▶ _SUPPLIED RECORDS_
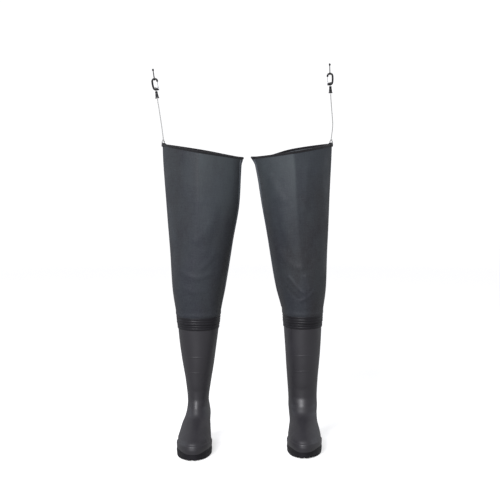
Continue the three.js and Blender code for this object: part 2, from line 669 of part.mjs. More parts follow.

---

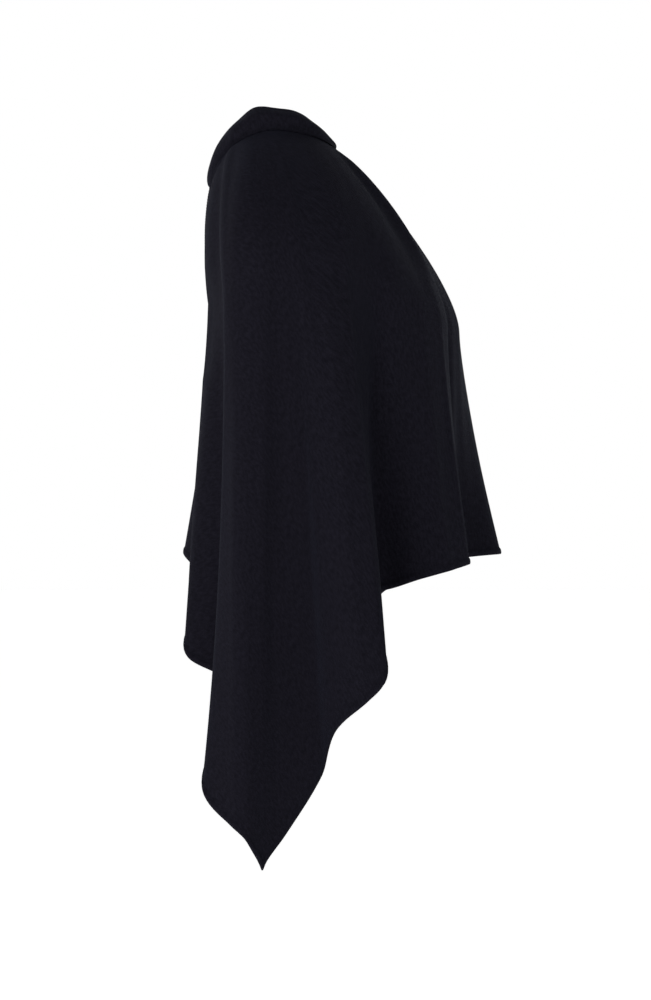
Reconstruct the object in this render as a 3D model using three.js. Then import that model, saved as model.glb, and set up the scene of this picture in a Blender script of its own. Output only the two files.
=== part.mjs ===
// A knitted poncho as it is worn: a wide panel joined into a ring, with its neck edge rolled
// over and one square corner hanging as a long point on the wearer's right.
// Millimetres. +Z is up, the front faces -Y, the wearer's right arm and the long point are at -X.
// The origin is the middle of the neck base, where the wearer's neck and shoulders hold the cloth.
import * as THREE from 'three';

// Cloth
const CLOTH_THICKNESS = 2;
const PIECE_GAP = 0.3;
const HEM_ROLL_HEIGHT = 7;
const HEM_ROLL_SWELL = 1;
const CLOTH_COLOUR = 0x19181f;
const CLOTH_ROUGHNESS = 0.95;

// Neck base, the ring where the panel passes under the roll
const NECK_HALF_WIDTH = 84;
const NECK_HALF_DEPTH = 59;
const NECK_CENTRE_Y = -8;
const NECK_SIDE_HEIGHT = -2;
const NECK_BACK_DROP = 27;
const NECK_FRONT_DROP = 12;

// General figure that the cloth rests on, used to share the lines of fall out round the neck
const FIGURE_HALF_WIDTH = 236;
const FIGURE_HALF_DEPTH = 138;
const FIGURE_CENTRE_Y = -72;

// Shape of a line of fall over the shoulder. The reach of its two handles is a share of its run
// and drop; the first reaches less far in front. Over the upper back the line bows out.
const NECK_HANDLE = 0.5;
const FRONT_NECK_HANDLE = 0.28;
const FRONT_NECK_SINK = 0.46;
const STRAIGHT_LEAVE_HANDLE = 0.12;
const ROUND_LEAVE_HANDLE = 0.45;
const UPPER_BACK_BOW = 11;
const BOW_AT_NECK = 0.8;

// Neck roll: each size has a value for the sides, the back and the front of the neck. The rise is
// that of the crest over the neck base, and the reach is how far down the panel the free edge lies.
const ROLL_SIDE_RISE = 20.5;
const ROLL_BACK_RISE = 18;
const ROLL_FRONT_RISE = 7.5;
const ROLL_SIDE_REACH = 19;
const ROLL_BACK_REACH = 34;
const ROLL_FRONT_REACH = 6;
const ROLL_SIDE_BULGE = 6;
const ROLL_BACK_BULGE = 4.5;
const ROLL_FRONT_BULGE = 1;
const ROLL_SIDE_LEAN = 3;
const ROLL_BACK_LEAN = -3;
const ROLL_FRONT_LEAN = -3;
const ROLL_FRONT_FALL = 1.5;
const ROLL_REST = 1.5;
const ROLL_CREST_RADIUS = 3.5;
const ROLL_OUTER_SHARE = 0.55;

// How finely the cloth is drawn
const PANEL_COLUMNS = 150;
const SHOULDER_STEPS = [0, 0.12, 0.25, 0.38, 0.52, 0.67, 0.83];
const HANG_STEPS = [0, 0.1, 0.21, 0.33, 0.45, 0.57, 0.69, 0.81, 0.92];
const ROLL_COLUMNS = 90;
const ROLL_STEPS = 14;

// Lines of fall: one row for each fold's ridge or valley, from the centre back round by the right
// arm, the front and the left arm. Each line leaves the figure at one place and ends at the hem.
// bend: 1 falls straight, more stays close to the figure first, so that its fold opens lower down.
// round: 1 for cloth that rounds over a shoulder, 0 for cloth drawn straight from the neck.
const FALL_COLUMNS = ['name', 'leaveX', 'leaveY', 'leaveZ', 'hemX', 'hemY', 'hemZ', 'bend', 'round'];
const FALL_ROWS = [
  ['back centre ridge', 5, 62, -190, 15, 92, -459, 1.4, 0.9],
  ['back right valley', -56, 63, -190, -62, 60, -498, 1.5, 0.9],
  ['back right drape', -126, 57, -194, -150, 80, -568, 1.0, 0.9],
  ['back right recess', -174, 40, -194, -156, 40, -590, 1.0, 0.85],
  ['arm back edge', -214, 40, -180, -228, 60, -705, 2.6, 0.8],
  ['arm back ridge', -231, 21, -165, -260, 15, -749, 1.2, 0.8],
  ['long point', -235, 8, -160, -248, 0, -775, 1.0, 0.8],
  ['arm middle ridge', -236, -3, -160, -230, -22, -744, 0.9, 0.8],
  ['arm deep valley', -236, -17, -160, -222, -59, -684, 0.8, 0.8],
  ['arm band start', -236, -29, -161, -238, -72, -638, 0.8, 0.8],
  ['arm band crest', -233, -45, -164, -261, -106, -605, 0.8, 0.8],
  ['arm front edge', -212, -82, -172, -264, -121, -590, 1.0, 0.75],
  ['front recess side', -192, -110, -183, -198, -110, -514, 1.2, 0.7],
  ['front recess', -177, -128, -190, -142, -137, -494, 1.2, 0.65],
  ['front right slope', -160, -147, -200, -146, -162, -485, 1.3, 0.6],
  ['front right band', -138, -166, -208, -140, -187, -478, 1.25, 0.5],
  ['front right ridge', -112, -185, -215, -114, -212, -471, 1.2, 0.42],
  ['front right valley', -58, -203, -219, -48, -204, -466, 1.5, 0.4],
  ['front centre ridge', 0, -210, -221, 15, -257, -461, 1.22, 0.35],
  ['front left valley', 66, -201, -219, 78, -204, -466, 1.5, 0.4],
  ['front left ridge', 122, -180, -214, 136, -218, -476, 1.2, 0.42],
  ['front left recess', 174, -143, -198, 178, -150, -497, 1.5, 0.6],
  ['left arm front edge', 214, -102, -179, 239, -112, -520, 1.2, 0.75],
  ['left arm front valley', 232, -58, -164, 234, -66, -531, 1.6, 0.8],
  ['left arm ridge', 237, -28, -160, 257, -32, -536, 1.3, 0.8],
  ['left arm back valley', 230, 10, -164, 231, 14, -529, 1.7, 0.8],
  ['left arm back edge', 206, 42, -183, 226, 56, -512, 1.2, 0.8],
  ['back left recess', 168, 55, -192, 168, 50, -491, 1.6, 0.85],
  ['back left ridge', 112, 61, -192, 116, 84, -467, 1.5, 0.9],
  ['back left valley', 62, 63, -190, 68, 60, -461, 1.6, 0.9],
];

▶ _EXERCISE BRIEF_
Retype the entries above exactly, but only from the line containing "Reconstruct the object" through the line containing "import * as THREE from 'three';", both included.

▶ _WRITTEN ANSWER_
Reconstruct the object in this render as a 3D model using three.js. Then import that model, saved as model.glb, and set up the scene of this picture in a Blender script of its own. Output only the two files.
=== part.mjs ===
// A knitted poncho as it is worn: a wide panel joined into a ring, with its neck edge rolled
// over and one square corner hanging as a long point on the wearer's right.
// Millimetres. +Z is up, the front faces -Y, the wearer's right arm and the long point are at -X.
// The origin is the middle of the neck base, where the wearer's neck and shoulders hold the cloth.
import * as THREE from 'three';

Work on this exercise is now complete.